§ GIVEN TASK
Will you quote precisely the lines that run from the top of the material below to the line containing "0.0, math.atan2(-way[0], way[1]))", both ends included?

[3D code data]
★ ★ ★ ★
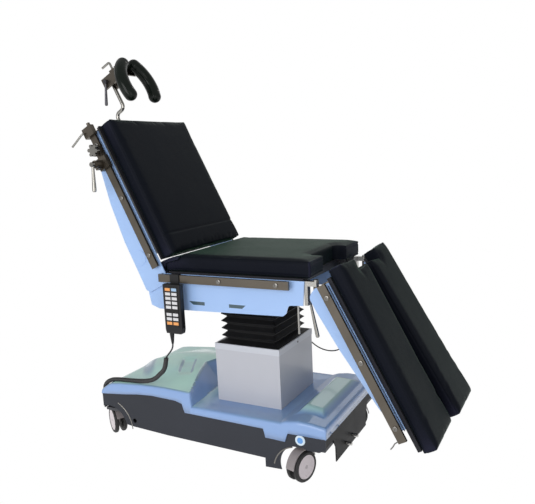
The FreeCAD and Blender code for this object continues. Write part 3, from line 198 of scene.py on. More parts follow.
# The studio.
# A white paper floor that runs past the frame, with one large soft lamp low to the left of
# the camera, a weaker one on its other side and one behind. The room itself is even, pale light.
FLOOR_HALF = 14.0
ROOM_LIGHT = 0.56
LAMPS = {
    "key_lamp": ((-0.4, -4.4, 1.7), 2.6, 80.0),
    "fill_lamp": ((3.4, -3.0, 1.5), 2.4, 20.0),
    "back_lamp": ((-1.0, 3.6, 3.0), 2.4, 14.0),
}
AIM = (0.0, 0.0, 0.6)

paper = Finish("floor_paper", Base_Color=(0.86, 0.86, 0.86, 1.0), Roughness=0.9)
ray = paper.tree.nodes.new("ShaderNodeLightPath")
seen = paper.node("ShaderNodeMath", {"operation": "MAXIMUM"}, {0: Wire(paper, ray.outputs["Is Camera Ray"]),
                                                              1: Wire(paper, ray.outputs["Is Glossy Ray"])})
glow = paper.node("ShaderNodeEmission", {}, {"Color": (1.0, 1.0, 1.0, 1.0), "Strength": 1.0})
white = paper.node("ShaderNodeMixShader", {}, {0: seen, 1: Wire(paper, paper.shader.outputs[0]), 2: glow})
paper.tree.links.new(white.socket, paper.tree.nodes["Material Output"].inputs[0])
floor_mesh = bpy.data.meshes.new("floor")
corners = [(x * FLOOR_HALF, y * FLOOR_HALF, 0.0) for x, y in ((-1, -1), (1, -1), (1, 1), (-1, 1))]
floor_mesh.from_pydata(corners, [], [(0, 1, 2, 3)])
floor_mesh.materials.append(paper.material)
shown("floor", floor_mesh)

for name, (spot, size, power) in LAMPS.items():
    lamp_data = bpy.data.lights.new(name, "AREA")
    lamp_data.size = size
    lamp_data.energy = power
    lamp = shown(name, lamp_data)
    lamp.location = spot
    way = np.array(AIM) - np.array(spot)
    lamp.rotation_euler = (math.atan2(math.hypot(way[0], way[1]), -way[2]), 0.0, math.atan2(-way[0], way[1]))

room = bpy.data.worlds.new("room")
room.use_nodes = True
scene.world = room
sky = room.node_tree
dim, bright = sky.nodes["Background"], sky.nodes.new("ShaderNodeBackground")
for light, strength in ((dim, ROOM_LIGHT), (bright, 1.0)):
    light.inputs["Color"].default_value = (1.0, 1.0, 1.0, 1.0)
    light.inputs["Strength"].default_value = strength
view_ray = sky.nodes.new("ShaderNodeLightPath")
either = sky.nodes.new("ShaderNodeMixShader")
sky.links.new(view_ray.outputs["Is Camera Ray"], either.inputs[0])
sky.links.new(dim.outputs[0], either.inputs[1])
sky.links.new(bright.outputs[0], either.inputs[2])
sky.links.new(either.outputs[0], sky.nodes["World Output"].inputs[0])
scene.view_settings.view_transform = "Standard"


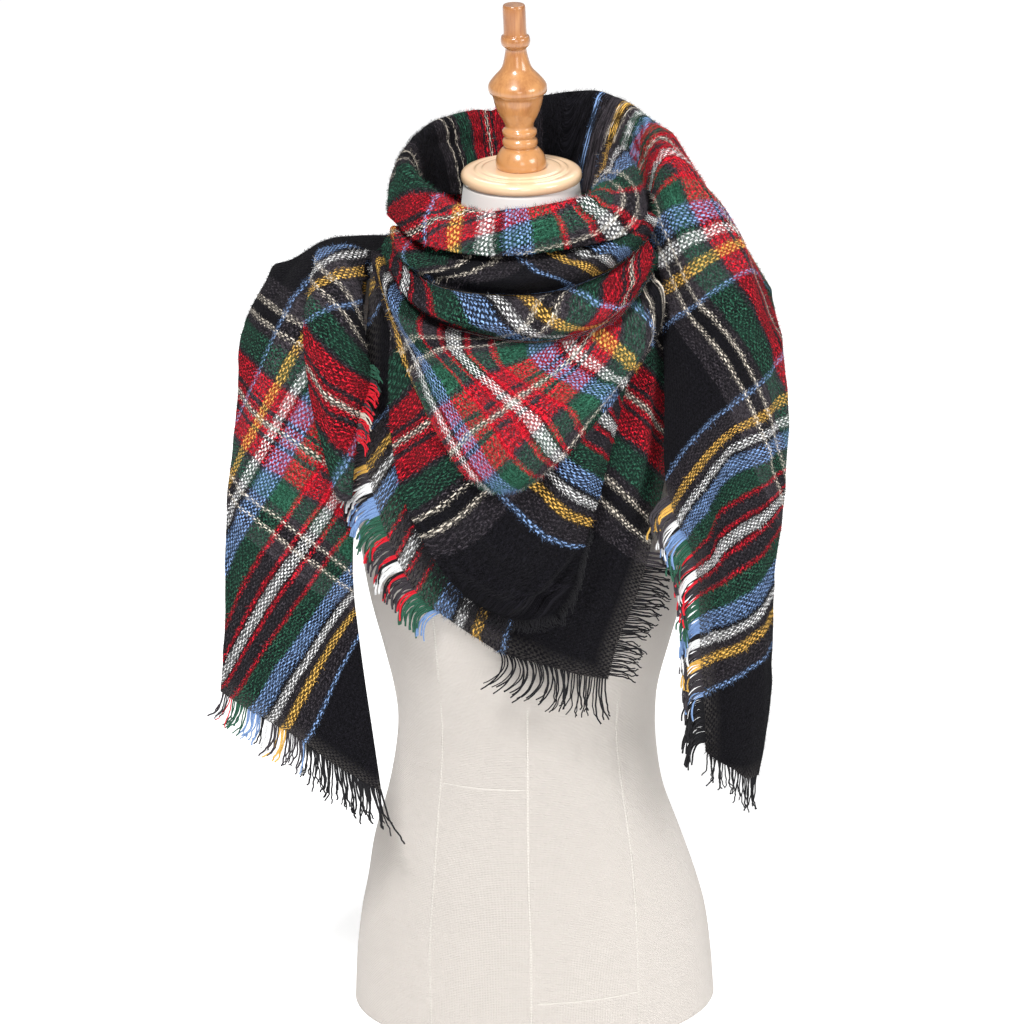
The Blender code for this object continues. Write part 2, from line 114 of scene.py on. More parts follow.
★ ★ ★ ★
§ EXPECTED ANSWER
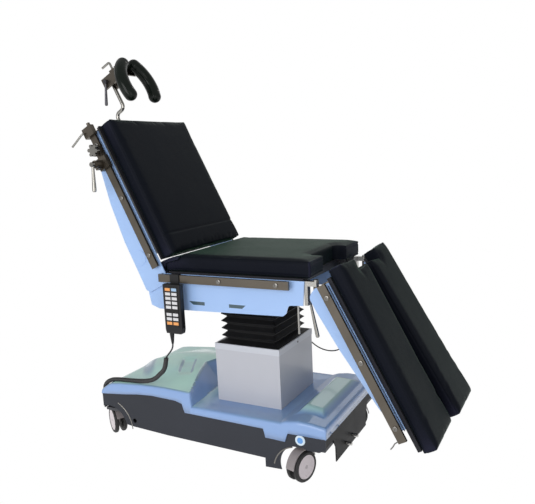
The FreeCAD and Blender code for this object continues. Write part 3, from line 198 of scene.py on. More parts follow.
# The studio.
# A white paper floor that runs past the frame, with one large soft lamp low to the left of
# the camera, a weaker one on its other side and one behind. The room itself is even, pale light.
FLOOR_HALF = 14.0
ROOM_LIGHT = 0.56
LAMPS = {
    "key_lamp": ((-0.4, -4.4, 1.7), 2.6, 80.0),
    "fill_lamp": ((3.4, -3.0, 1.5), 2.4, 20.0),
    "back_lamp": ((-1.0, 3.6, 3.0), 2.4, 14.0),
}
AIM = (0.0, 0.0, 0.6)

paper = Finish("floor_paper", Base_Color=(0.86, 0.86, 0.86, 1.0), Roughness=0.9)
ray = paper.tree.nodes.new("ShaderNodeLightPath")
seen = paper.node("ShaderNodeMath", {"operation": "MAXIMUM"}, {0: Wire(paper, ray.outputs["Is Camera Ray"]),
                                                              1: Wire(paper, ray.outputs["Is Glossy Ray"])})
glow = paper.node("ShaderNodeEmission", {}, {"Color": (1.0, 1.0, 1.0, 1.0), "Strength": 1.0})
white = paper.node("ShaderNodeMixShader", {}, {0: seen, 1: Wire(paper, paper.shader.outputs[0]), 2: glow})
paper.tree.links.new(white.socket, paper.tree.nodes["Material Output"].inputs[0])
floor_mesh = bpy.data.meshes.new("floor")
corners = [(x * FLOOR_HALF, y * FLOOR_HALF, 0.0) for x, y in ((-1, -1), (1, -1), (1, 1), (-1, 1))]
floor_mesh.from_pydata(corners, [], [(0, 1, 2, 3)])
floor_mesh.materials.append(paper.material)
shown("floor", floor_mesh)

for name, (spot, size, power) in LAMPS.items():
    lamp_data = bpy.data.lights.new(name, "AREA")
    lamp_data.size = size
    lamp_data.energy = power
    lamp = shown(name, lamp_data)
    lamp.location = spot
    way = np.array(AIM) - np.array(spot)
    lamp.rotation_euler = (math.atan2(math.hypot(way[0], way[1]), -way[2]), 0.0, math.atan2(-way[0], way[1]))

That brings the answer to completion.